[Problem to solve]: Repeat exactly the lines running from the line that contains "return washer(spacer_radius, large_washer_back, race_front)" to the line that contains "obj.parent = empty"; include both ends and add nothing.

[Information provided]:
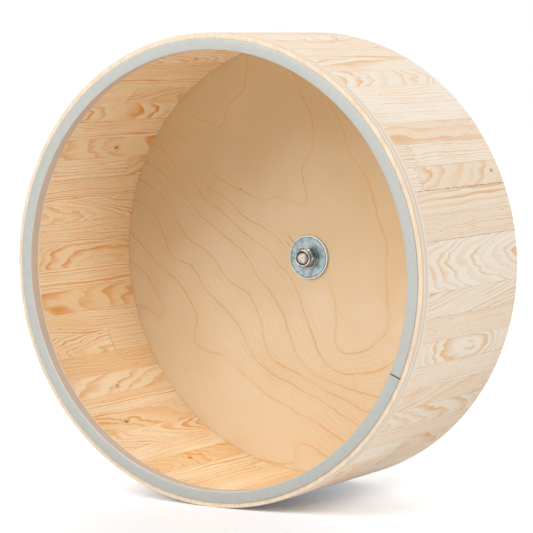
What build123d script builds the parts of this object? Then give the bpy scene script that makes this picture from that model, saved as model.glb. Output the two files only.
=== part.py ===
from build123d import *
import math
import os

# Rodent exercise wheel: a drum of edge-glued pine staves between a plywood ring and a plywood
# disc, turning on a ball bearing round a fixed steel axle. Millimetres.
# The axle lies along Y. The open side faces -Y, and the axle's free end points to +Y, at the
# cage wall. The origin is on the axle, where the mounting washer meets the cage wall.

# Drum
drum_radius = 154.3
wall_thickness = 4.3
running_width = 118.0
stave_count = 60
staves_per_node = 2
first_joint_angle = 3.2
rear_edge_chamfer = 1.2

# Plywood ring and disc
ring_thickness = 9.0
ring_width = 10.0
disc_thickness = 9.0

# Angle-section trim round the ring's inner edge, with one butt joint
trim_metal = 0.8
trim_face_width = 7.6
trim_return_depth = 8.0
trim_joint_width = 0.6
trim_joint_angle = -23.5

# Ball bearing, 8 x 22 x 7
bearing_bore_radius = 4.0
bearing_outer_radius = 11.0
bearing_width = 7.0
inner_race_radius = 6.05
race_edge_chamfer = 0.3
shield_thickness = 0.3
shield_seat_radius = 9.5
shield_recess = 0.1
shield_gap = 0.25

# Axle
thread_radius = 4.0
tip_chamfer = 0.7
relief_radius = 3.4
free_length = 38.0
shoulder_radius = 5.9
spanner_size = 17.0
spanner_height = 6.0

# Washers, nut and spacer
large_washer_radius = 15.0
large_washer_thickness = 1.5
small_washer_radius = 8.5
small_washer_thickness = 1.0
mounting_washer_radius = 15.0
mounting_washer_thickness = 1.5
spacer_radius = 6.0
nut_size = 13.0
nut_hex_height = 4.9
nut_collar_height = 2.4
nut_collar_radius = 6.1
nut_lip_thickness = 1.2
nut_lip_fold = 0.3
nut_chamfer_drop = 0.5
tip_proud = 0.4

# Clearances
bore_clearance = 0.02
washer_clearance = 0.2
disc_to_washer = 0.3
disc_to_collar = 1.5

# Places along the axle, worked forward from the cage wall at zero
collar_back = -mounting_washer_thickness
collar_front = collar_back - spanner_height
disc_back = collar_front - disc_to_collar
disc_front = disc_back - disc_thickness
bearing_centre = (disc_back + disc_front) / 2
race_back = bearing_centre + bearing_width / 2
race_front = bearing_centre - bearing_width / 2
ring_back = disc_front - running_width
ring_front = ring_back - ring_thickness
trim_front = ring_front - trim_metal
large_washer_back = disc_front - disc_to_washer
large_washer_front = large_washer_back - large_washer_thickness
small_washer_front = large_washer_front - small_washer_thickness
nut_collar_back = small_washer_front - nut_hex_height
nut_front = nut_collar_back - nut_collar_height
tip_front = nut_front - tip_proud

# Radii that follow from the sizes above
running_radius = drum_radius - wall_thickness
ring_inner_radius = drum_radius - ring_width
trim_inner_radius = ring_inner_radius - trim_metal
trim_outer_radius = trim_inner_radius + trim_face_width
thread_bore_radius = thread_radius + bore_clearance
washer_bore_radius = thread_radius + washer_clearance
shield_bore_radius = inner_race_radius + shield_gap
stave_angle = 360 / stave_count


def turned(points, arc=360):
    """Revolves a profile of (radius, place along the axle) points about the axle."""
    return revolve(make_face(Polyline(*points, close=True)), Axis.Y, revolution_arc=arc)


def sleeve(inner, outer, front, back):
    """A round tube on the axle."""
    return turned([(inner, front), (outer, front), (outer, back), (inner, back)])


def hexagon(across_flats, front, back):
    """A hexagonal bar on the axle, with a flat facing up."""
    outline = Plane.XZ * RegularPolygon(across_flats / 2, 6, major_radius=False)
    return Pos(0, front, 0) * extrude(outline, amount=back - front, dir=(0, 1, 0))


def staves(first):
    """Neighbouring staves of the drum wall, each one a bevelled strip with its own joint faces."""
    stave = turned(
        [
            (running_radius, ring_back),
            (drum_radius, ring_back),
            (drum_radius, disc_back - rear_edge_chamfer),
            (drum_radius - rear_edge_chamfer, disc_back),
            (running_radius, disc_back),
        ],
        stave_angle,
    )
    joints = [first_joint_angle + stave_angle * (first + n + 1) for n in range(staves_per_node)]
    return Compound(children=[Rot(0, -angle, 0) * stave for angle in joints])


def front_ring():
    """Plywood ring that closes the wall's front edge and keeps the bedding in."""
    return sleeve(ring_inner_radius, drum_radius, ring_front, ring_back)


def back_disc():
    """Plywood disc glued inside the wall, flush with its rear edge and bored for the bearing."""
    return sleeve(bearing_outer_radius, running_radius, disc_front, disc_back)


def rim_trim():
    """Metal angle over the ring's inner edge, rolled into one hoop whose ends nearly meet."""
    return_back = trim_front + trim_return_depth
    hoop = turned(
        [
            (trim_inner_radius, trim_front),
            (trim_outer_radius, trim_front),
            (trim_outer_radius, ring_front),
            (ring_inner_radius, ring_front),
            (ring_inner_radius, return_back),
            (trim_inner_radius, return_back),
        ],
        360 - math.degrees(trim_joint_width / trim_outer_radius),
    )
    half_joint = math.degrees(trim_joint_width / trim_outer_radius) / 2
    return Rot(0, -trim_joint_angle + half_joint, 0) * hoop


def bearing_inner_race():
    """Race that stands still on the axle."""
    return sleeve(bearing_bore_radius + bore_clearance, inner_race_radius, race_front, race_back)


def bearing_outer_race():
    """Race pressed into the disc, with a seat for a shield at each side. Behind them it is solid."""
    cut = race_edge_chamfer
    front_seat = race_front + shield_recess + shield_thickness
    back_seat = race_back - shield_recess - shield_thickness
    return turned(
        [
            (shield_bore_radius, front_seat),
            (shield_seat_radius, front_seat),
            (shield_seat_radius, race_front),
            (bearing_outer_radius - cut, race_front),
            (bearing_outer_radius, race_front + cut),
            (bearing_outer_radius, race_back - cut),
            (bearing_outer_radius - cut, race_back),
            (shield_seat_radius, race_back),
            (shield_seat_radius, back_seat),
            (shield_bore_radius, back_seat),
        ]
    )


def bearing_shield(front):
    """Thin sheet-metal cover that closes one side of the bearing, just clear of the inner race."""
    return sleeve(shield_bore_radius, shield_seat_radius, front, front + shield_thickness)


def axle():
    """Turned axle: threaded front end, bearing seat, shoulder, spanner flats, relief and stud."""
    front_end = turned(
        [
            (0, tip_front),
            (thread_radius - tip_chamfer, tip_front),
            (thread_radius, tip_front + tip_chamfer),
            (thread_radius, race_back),
            (shoulder_radius, race_back),
            (shoulder_radius, collar_front),
            (0, collar_front),
        ]
    )
    stud = turned(
        [
            (0, collar_back),
            (relief_radius, collar_back),
            (relief_radius, 0),
            (thread_radius, 0),
            (thread_radius, free_length - tip_chamfer),
            (thread_radius - tip_chamfer, free_length),
            (0, free_length),
        ]
    )
    return front_end + hexagon(spanner_size, collar_front, collar_back) + stud


def nut_body():
    """Lock nut: a hexagon with chamfered corners and a round collar folded over the insert."""
    corner_radius = nut_size / math.sqrt(3)
    flat_radius = nut_size / 2
    envelope = turned(
        [
            (0, small_washer_front),
            (flat_radius, small_washer_front),
            (corner_radius, small_washer_front - nut_chamfer_drop),
            (corner_radius, nut_collar_back + nut_chamfer_drop),
            (flat_radius, nut_collar_back),
            (0, nut_collar_back),
        ]
    )
    body = hexagon(nut_size, nut_collar_back, small_washer_front) & envelope
    fold = nut_lip_fold
    collar = turned(
        [
            (0, nut_front),
            (nut_collar_radius - fold, nut_front),
            (nut_collar_radius, nut_front + fold),
            (nut_collar_radius, nut_collar_back),
            (0, nut_collar_back),
        ]
    )
    insert_seat = sleeve(0, nut_collar_radius - nut_lip_thickness, nut_front, nut_collar_back)
    thread = sleeve(0, thread_bore_radius, nut_front, small_washer_front)
    return body + collar - insert_seat - thread


def nut_insert():
    """Nylon ring held in the nut's collar, which grips the thread."""
    return sleeve(
        thread_bore_radius,
        nut_collar_radius - nut_lip_thickness,
        nut_front + nut_lip_fold,
        nut_collar_back,
    )


def washer(radius, front, back):
    """Plain washer that slips over the thread."""
    return sleeve(washer_bore_radius, radius, front, back)


def front_spacer():
    """Thin ring that bears on the inner race alone, so that the large washer clears the disc."""
    return washer(spacer_radius, large_washer_back, race_front)


pieces = {
    "front_ring": front_ring(),
    "back_disc": back_disc(),
    "rim_trim": rim_trim(),
    "bearing_outer_race": bearing_outer_race(),
    "bearing_inner_race": bearing_inner_race(),
    "bearing_shield_front": bearing_shield(race_front + shield_recess),
    "bearing_shield_rear": bearing_shield(race_back - shield_recess - shield_thickness),
    "axle": axle(),
    "nut_body": nut_body(),
    "nut_insert": nut_insert(),
    "small_washer": washer(small_washer_radius, small_washer_front, large_washer_front),
    "large_washer": washer(large_washer_radius, large_washer_front, large_washer_back),
    "front_spacer": front_spacer(),
    "mounting_washer": washer(mounting_washer_radius, collar_back, 0),
}
for first in range(0, stave_count, staves_per_node):
    pieces[f"staves_{first // staves_per_node + 1:02d}"] = staves(first)

os.makedirs("parts", exist_ok=True)
for name, shape in pieces.items():
    export_step(shape, f"parts/{name}.step")
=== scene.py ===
import math
import random

import bmesh
import bpy
import numpy as np
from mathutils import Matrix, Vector

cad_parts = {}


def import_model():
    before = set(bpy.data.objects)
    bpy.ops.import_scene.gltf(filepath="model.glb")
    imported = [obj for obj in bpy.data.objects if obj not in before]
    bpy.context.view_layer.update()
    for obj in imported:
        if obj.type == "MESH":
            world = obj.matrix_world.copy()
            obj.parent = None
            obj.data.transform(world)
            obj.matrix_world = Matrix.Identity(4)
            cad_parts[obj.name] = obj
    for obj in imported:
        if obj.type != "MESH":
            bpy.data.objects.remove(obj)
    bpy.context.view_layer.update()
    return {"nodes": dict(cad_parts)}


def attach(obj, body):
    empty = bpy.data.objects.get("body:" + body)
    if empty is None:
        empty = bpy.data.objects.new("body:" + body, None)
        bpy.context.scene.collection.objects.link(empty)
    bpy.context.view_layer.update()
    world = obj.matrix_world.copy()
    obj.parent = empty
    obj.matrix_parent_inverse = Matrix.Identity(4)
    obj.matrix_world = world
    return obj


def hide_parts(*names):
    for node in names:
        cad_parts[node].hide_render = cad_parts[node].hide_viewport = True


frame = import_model()
MM = 0.001
rng = random.Random(41)

# Sizes in millimetres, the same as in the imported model. The axle lies along y
DRUM_R = 154.3
WALL = 4.3
RUN_R = DRUM_R - WALL
RING_FRONT = -145.0
RING_BACK = -136.0
RING_WIDTH = 10.0
DISC_FRONT = -18.0
DISC_BACK = -9.0
STAVES = 60
STAVE_ANGLE = 360 / STAVES
STAVE_WIDTH = math.radians(STAVE_ANGLE) * DRUM_R
FIRST_JOINT = 3.2
TRIM_METAL = 0.8
TRIM_FACE = 7.6
TRIM_RETURN = 8.0
TRIM_R = DRUM_R - RING_WIDTH - TRIM_METAL
TRIM_JOINT = -23.5
BEARING_R = 11.0
LARGE_R = 15.0
SMALL_R = 8.5
WASHER_BORE = 4.2
NUT_FLATS = 13.0
NUT_COLLAR_R = 6.1
NUT_LIP_R = 4.9
THREAD_R = 4.0
RELIEF_R = 3.4
SHOULDER_R = 5.9
SPANNER_FLATS = 17.0

# Places on y: the hub's stack from the disc forward, then the axle from the bearing to its free end
LARGE_BACK = DISC_FRONT - 0.3
LARGE_FRONT = LARGE_BACK - 1.5
SMALL_FRONT = LARGE_FRONT - 1.0
NUT_COLLAR_BACK = SMALL_FRONT - 4.9
NUT_FRONT = NUT_COLLAR_BACK - 2.4
TIP = NUT_FRONT - 0.4
RACE_BACK = -10.0
SPANNER_FRONT = -7.5
SPANNER_BACK = -1.5
STUD_END = 38.0

# Fine forms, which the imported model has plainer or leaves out
REAR_ROUND = 1.5
RING_ROUND = 0.5
STAVE_BEVEL = 0.08
INNER_BEVEL = 0.3
TRIM_GAP = 0.9
THREAD_PITCH = 1.25
THREAD_ROOT = 3.32
THREAD_DEPTH = THREAD_R - THREAD_ROOT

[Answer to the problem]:
    return washer(spacer_radius, large_washer_back, race_front)


pieces = {
    "front_ring": front_ring(),
    "back_disc": back_disc(),
    "rim_trim": rim_trim(),
    "bearing_outer_race": bearing_outer_race(),
    "bearing_inner_race": bearing_inner_race(),
    "bearing_shield_front": bearing_shield(race_front + shield_recess),
    "bearing_shield_rear": bearing_shield(race_back - shield_recess - shield_thickness),
    "axle": axle(),
    "nut_body": nut_body(),
    "nut_insert": nut_insert(),
    "small_washer": washer(small_washer_radius, small_washer_front, large_washer_front),
    "large_washer": washer(large_washer_radius, large_washer_front, large_washer_back),
    "front_spacer": front_spacer(),
    "mounting_washer": washer(mounting_washer_radius, collar_back, 0),
}
for first in range(0, stave_count, staves_per_node):
    pieces[f"staves_{first // staves_per_node + 1:02d}"] = staves(first)

os.makedirs("parts", exist_ok=True)
for name, shape in pieces.items():
    export_step(shape, f"parts/{name}.step")
=== scene.py ===
import math
import random

import bmesh
import bpy
import numpy as np
from mathutils import Matrix, Vector

cad_parts = {}


def import_model():
    before = set(bpy.data.objects)
    bpy.ops.import_scene.gltf(filepath="model.glb")
    imported = [obj for obj in bpy.data.objects if obj not in before]
    bpy.context.view_layer.update()
    for obj in imported:
        if obj.type == "MESH":
            world = obj.matrix_world.copy()
            obj.parent = None
            obj.data.transform(world)
            obj.matrix_world = Matrix.Identity(4)
            cad_parts[obj.name] = obj
    for obj in imported:
        if obj.type != "MESH":
            bpy.data.objects.remove(obj)
    bpy.context.view_layer.update()
    return {"nodes": dict(cad_parts)}


def attach(obj, body):
    empty = bpy.data.objects.get("body:" + body)
    if empty is None:
        empty = bpy.data.objects.new("body:" + body, None)
        bpy.context.scene.collection.objects.link(empty)
    bpy.context.view_layer.update()
    world = obj.matrix_world.copy()
    obj.parent = empty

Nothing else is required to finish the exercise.